I don't recall the Rwanda thing, but on Mugabe I think one must see that in context of ANC politics. A few years ago, Mandela spoke out strongly against Thabo Mbeki's disastrous HIV/AIDS policy. Essentially, Mandela was told to shut the fuck up, old man. Even by people in the ANC who agreed with him.
To speak out against government policy on Zimbabwe would have been seen again as a challenge to his successor, undermining the government et cetera in defiance of the party discipline he had himself fostered. Even Archbishop Tutu was heavily criticised by the ANC for going heavy guns against Mugabe a few years ago.
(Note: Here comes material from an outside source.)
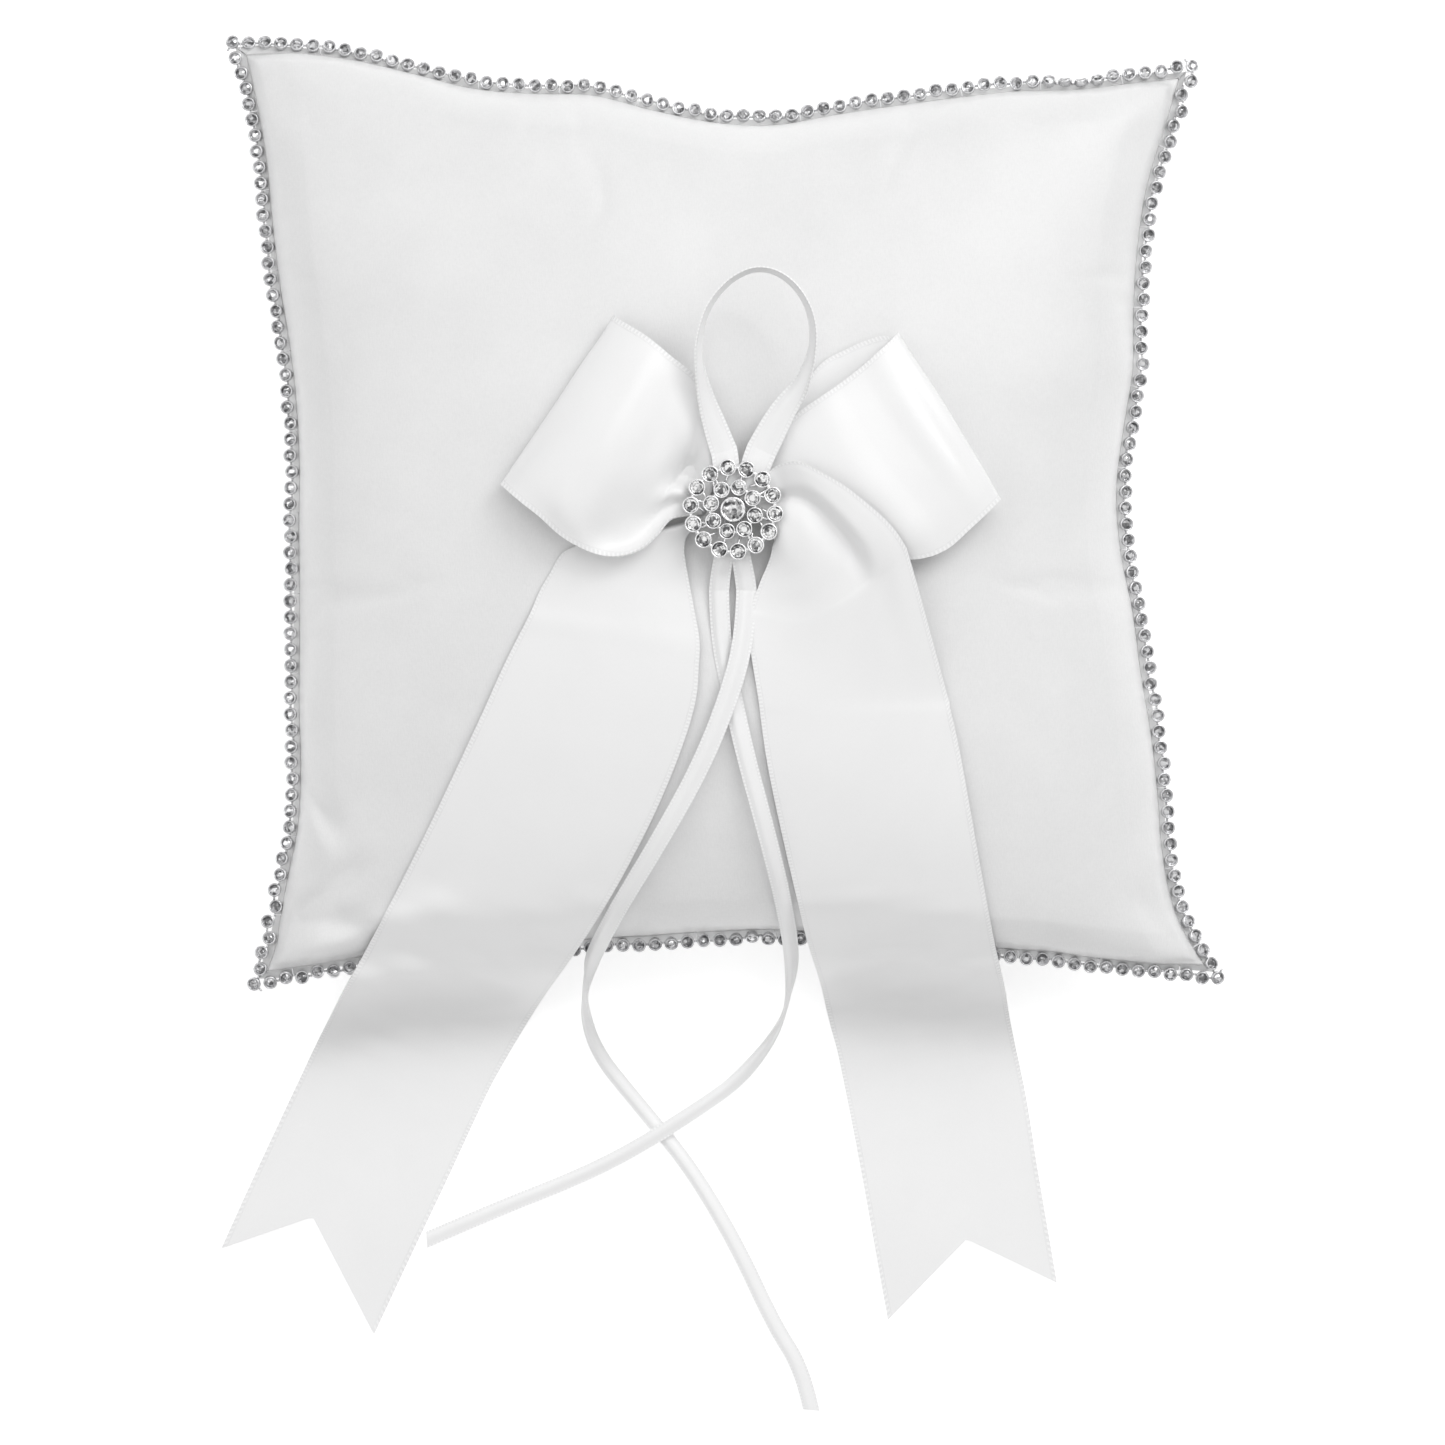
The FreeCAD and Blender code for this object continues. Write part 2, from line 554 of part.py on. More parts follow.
def loop_grid(under, over, gaps, lo_gap, tip, end_z, lift=0.0):
    rows = []
    m = 7
    for k, (a, b) in enumerate(under):
        row = []
        for j in range(m):
            w = j / (m - 1.0)
            x, y = a[0] + (b[0] - a[0]) * w, a[1] + (b[1] - a[1]) * w
            z = support_z(x, y) + 1.0 + lift
            if k == 0:
                z = 55.4
            row.append((x, y, z))
        rows.append(row)
    # end fold
    a, b = tip
    row = []
    for j in range(m):
        w = j / (m - 1.0)
        x, y = a[0] + (b[0] - a[0]) * w, a[1] + (b[1] - a[1]) * w
        row.append((x, y, support_z(x, y) + 1.0 + lift + gaps[0] / 2))
    rows.append(row)
    for k, (a, b) in enumerate(over):
        row = []
        for j in range(m):
            w = j / (m - 1.0)
            x, y = a[0] + (b[0] - a[0]) * w, a[1] + (b[1] - a[1]) * w
            bulge = math.sin(math.pi * w) ** 0.8
            g = lo_gap[k] + (gaps[k] - lo_gap[k]) * bulge
            z = support_z(x, y) + 1.0 + lift + g
            if k == len(over) - 1:
                z = end_z
            row.append((x, y, z))
        rows.append(row)
    cols = [catmull([row[j] for row in rows], 34) for j in range(m)]
    return [[cols[j][k] for j in range(m)] for k in range(35)]


g = loop_grid(LEFT_UNDER, LEFT_OVER, [5.0, 6.4, 8.6, 10.2, 9.4, 5.8, 2.6],
              [4.4, 4.8, 5.0, 5.0, 4.6, 3.4, 2.2], ((-47.4, 6.0), (-23.8, 40.9)), 57.6, lift=0.55)
put("bow_loop_left", sheet(g, WIDE_T))
g = loop_grid(RIGHT_UNDER, RIGHT_OVER, [4.8, 5.8, 6.8, 6.6, 5.4, 3.4, 1.8],
              [4.4, 4.2, 3.8, 3.4, 3.0, 2.4, 1.8], ((56.7, 3.1), (35.4, 37.3)), 56.9)
put("bow_loop_right", sheet(g, WIDE_T))

# ---------------------------------------------------------------- knot
centre = Part.makeCylinder(2.8, 11.0, V(KNOT_X - 5.5, KNOT_Y, KNOT_Z), V(1, 0, 0))
centre = centre.makeFillet(1.1, [e for e in centre.Edges if e.Length > 10])
put("bow_centre_gather", centre)
rings = [Part.makeTorus(3.02, 0.2, V(KNOT_X + d, KNOT_Y, KNOT_Z), V(1, 0, 0)) for d in (-1.6, -0.6, 0.5, 1.6)]
put("bow_tie_thread", group(rings))
# Stitches that hold the bow and the brooch down to the front panel.
posts = [Part.makeCylinder(0.2, 1.7, V(KNOT_X + dx, KNOT_Y + dy, 52.0), V(0, 0, 1)) for dx, dy in
         ((-4.4, 0.0), (-2.6, 0.0), (2.4, 0.0), (4.2, 0.0))]
put("bow_stitches", group(posts))

# ---------------------------------------------------------------- narrow ribbon
anchor = []
for x0, x1, xb in ((-1.3, -1.9, -1.9), (7.9, 3.9, 3.9)):
    path = []
    for y, z in ((LOOP_HINGE_Y - 0.4, 59.9), (9.0, 59.88), (5.0, 59.88), (1.0, 59.88), (-4.0, 59.86), (-8.5, 59.6),
                 (-11.5, 58.3), (-13.8, 56.9), (HINGE_Y + HINGE_GAP, 56.25)):
        w = fade(-y, -LOOP_HINGE_Y, 9.0)
        x = x0 + (xb - x0) * w
        path.append([(x - 1.7, y, z), (x, y, z + 0.001), (x + 1.7, y, z)])
    anchor.append(sheet(path, 0.4))
put("ring_ribbon_centre", group(anchor))


def run_tube(points, d, label):
    """Straight runs joined by tangent arcs, as large as the runs allow."""
    p = [V(*q) for q in points]
    edges, start, radii = [], p[0], []
    total = 0.0
    for i in range(1, len(p) - 1):
        a, b, c = p[i - 1], p[i], p[i + 1]
        u, w = (a - b), (c - b)
        short = min(u.Length, w.Length)
        u.normalize()
        w.normalize()
        cut = 0.45 * short
        turn = math.pi - u.getAngle(w)
        r = cut / math.tan(turn / 2)
        radii.append((round(r, 1), round(math.degrees(turn))))
        s, e = b + u * cut, b + w * cut
        bis = u + w
        bis.normalize()
        mid = b + bis * (math.sqrt(r * r + cut * cut) - r)
        edges.append(Part.LineSegment(start, s).toShape())
        edges.append(Part.Arc(s, mid, e).toShape())
        start = e
    edges.append(Part.LineSegment(start, p[-1]).toShape())
    wire = Part.Wire(edges)
    t = (p[1] - p[0])
    profile = Part.Wire([Part.makeCircle(d / 2, p[0], t)])
    shape = wire.makePipeShell([profile], True, False)
    solid = shape.Solids[0]
    want = math.pi * d * d / 4 * wire.Length
    print(label, "length %.1f, radii %s, volume %.1f of %.1f" % (wire.Length, radii, solid.Volume, want))
    return solid


put("ring_tie_a", run_tube(TIE_A, NARROW_D, "tie a"))
put("ring_tie_b", run_tube(TIE_B, NARROW_D, "tie b"))
put("ring_loop", run_tube(RING_LOOP, NARROW_D, "ring loop"))

# ---------------------------------------------------------------- brooch


def cup_at(x, y, r, bore, h, deep):
    c = Part.makeCylinder(r, h, V(x, y, BROOCH_Z))
    return c, Part.makeCylinder(bore, deep, V(x, y, BROOCH_Z + h - deep))


def annulus(r, w, h, z):
    return Part.makeCylinder(r + w / 2, h, V(KNOT_X, KNOT_Y, z)).cut(
        Part.makeCylinder(r - w / 2, h, V(KNOT_X, KNOT_Y, z)))


solids = [annulus(OUTER_RING_R, 1.0, 0.8, BROOCH_Z), annulus(INNER_RING_R, 0.9, 0.8, BROOCH_Z)]
holes = []
outer_xy = [(KNOT_X + OUTER_RING_R * math.cos(math.radians(97 - 360.0 / OUTER_N * k)),
             KNOT_Y + OUTER_RING_R * math.sin(math.radians(97 - 360.0 / OUTER_N * k))) for k in range(OUTER_N)]
inner_xy = [(KNOT_X + INNER_RING_R * math.cos(math.radians(75 - 360.0 / INNER_N * k)),
             KNOT_Y + INNER_RING_R * math.sin(math.radians(75 - 360.0 / INNER_N * k))) for k in range(INNER_N)]
for x, y in outer_xy:
    c, h = cup_at(x, y, SMALL_CUP_R, SMALL_STONE_R + 0.04, 1.9, 1.1)
    solids.append(c)
    holes.append(h)
for x, y in inner_xy:
    c, h = cup_at(x, y, SMALL_CUP_R, SMALL_STONE_R + 0.04, 2.3, 1.1)
    solids.append(c)
    holes.append(h)
c, h = cup_at(KNOT_X, KNOT_Y, CENTRE_CUP_R, CENTRE_STONE_R + 0.04, 2.9, 1.7)
solids.append(c)
holes.append(h)
for k in range(8):
    a = 75 - 45.0 * k
    spoke = Part.makeBox(6.8, 0.6, 0.8, V(2.0, -0.3, 0))
    spoke.Placement = FreeCAD.Placement(V(KNOT_X, KNOT_Y, BROOCH_Z), FreeCAD.Rotation(V(0, 0, 1), a))
    solids.append(spoke)
frame = solids[0].multiFuse(solids[1:]).removeSplitter()
frame = frame.cut(Part.makeCompound(holes))
frame = max(frame.Solids, key=lambda s: s.Volume)
put("brooch_frame", frame)


def gem(r, top, x, y, z):
    """Round-cut stone: pavilion, girdle, crown. z is the floor of its cup."""
    pav = Part.makeCone(0.12 * r, r, top * 0.62, V(x, y, z))
    gir = Part.makeCylinder(r, top * 0.08, V(x, y, z + top * 0.62))
    cro = Part.makeCone(r, 0.56 * r, top * 0.30, V(x, y, z + top * 0.70))
    return pav.fuse([gir, cro]).removeSplitter()


put("brooch_outer_stones", group([gem(SMALL_STONE_R, 1.55, x, y, BROOCH_Z + 0.8) for x, y in outer_xy]))
put("brooch_inner_stones", group([gem(SMALL_STONE_R, 1.55, x, y, BROOCH_Z + 1.2) for x, y in inner_xy]))
put("brooch_centre_stone", gem(CENTRE_STONE_R, 2.6, KNOT_X, KNOT_Y, BROOCH_Z + 1.2))
# Sewing bar under the brooch, and the thread that goes through it.
bar = Part.makeBox(2.0, 1.0, 0.45, V(KNOT_X - 0.7, KNOT_Y - 0.5, BROOCH_Z - 0.45))
put("brooch_sewing_bar", bar)
print("nodes", len(made))
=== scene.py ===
import bpy
import bmesh
import math
import random
import numpy as np
from mathutils import Vector, Matrix, Quaternion
from mathutils.bvhtree import BVHTree


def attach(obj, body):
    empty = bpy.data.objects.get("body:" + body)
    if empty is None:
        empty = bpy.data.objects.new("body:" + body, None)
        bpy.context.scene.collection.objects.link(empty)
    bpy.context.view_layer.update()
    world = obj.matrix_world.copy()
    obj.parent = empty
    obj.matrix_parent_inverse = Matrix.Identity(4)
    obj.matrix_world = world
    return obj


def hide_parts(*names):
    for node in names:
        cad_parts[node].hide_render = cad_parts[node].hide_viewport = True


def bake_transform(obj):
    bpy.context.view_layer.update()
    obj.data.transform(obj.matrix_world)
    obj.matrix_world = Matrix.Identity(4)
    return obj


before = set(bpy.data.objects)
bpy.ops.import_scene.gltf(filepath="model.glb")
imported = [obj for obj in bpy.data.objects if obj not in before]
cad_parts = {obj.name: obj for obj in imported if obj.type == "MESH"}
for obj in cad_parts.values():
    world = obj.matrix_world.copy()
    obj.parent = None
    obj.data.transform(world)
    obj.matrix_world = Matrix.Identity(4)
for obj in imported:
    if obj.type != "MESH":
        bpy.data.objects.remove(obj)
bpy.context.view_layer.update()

MM = 0.001
scene = bpy.context.scene

# ------------------------------------------------------------------ camera
cam_data = bpy.data.cameras.new("camera")
cam_data.type = "PERSP"
cam_data.sensor_width = 36.0
cam_data.lens = 171.87
cam_data.clip_start = 0.05
cam_data.clip_end = 10.0
cam = bpy.data.objects.new("camera", cam_data)
scene.collection.objects.link(cam)
cam.location = (-0.00118, -0.04375, 1.5)
cam.rotation_euler = (0.0, 0.0, 0.0)
scene.camera = cam

# ------------------------------------------------------------------ materials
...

And Tutu is not accountable to the ANC.
As soon as the ANC started to condemn Mugabe (in a big fuck you to Mbeki), Mandela did so as well. Of course I wish he had done so sooner -- Mad Bob doubtless would've attacked him for being a senile has-been -- but I understand why he didn't.
I have no doubt that Mandela would himself acknowledge that he has made mistakes. But I don't think he made them for reasons of callousness or indifference.
Thanks, AMD, for responding to my comment so eloquently. My understanding of the intricacies of ANC politics is not served well by my distance from events.
My ambivalence to celebration is partly informed by what I see - from afar - as an eagerness by many only to embrace Mandela as a figurehead for their own self-serving ends.
Respect.
Oh yeah, I despise these piggybackers. And I hold Mandela's people responsible for commoditising their boss by letting these leeches reflect in his glory. But I don't think the motivation of Bono & Blair types diminishes Mandela himself. That was sort of the reason for the paragraphs about that whole 46664 deal.
It's like that in South Africa as well. All those people who thought of Mandela as a terrorist now carry on about "Madiba". Grudging respect to FW de Klerk, who at least doesn't pretend that he has anything more than respect for the man.
A real compelling read...thank you...
I was going to write something about him, but how can it compare with this?
Thank you for sharing this. Nelson Mandela is a well respected man even in the Philippines. I can't believe that he's 90 already.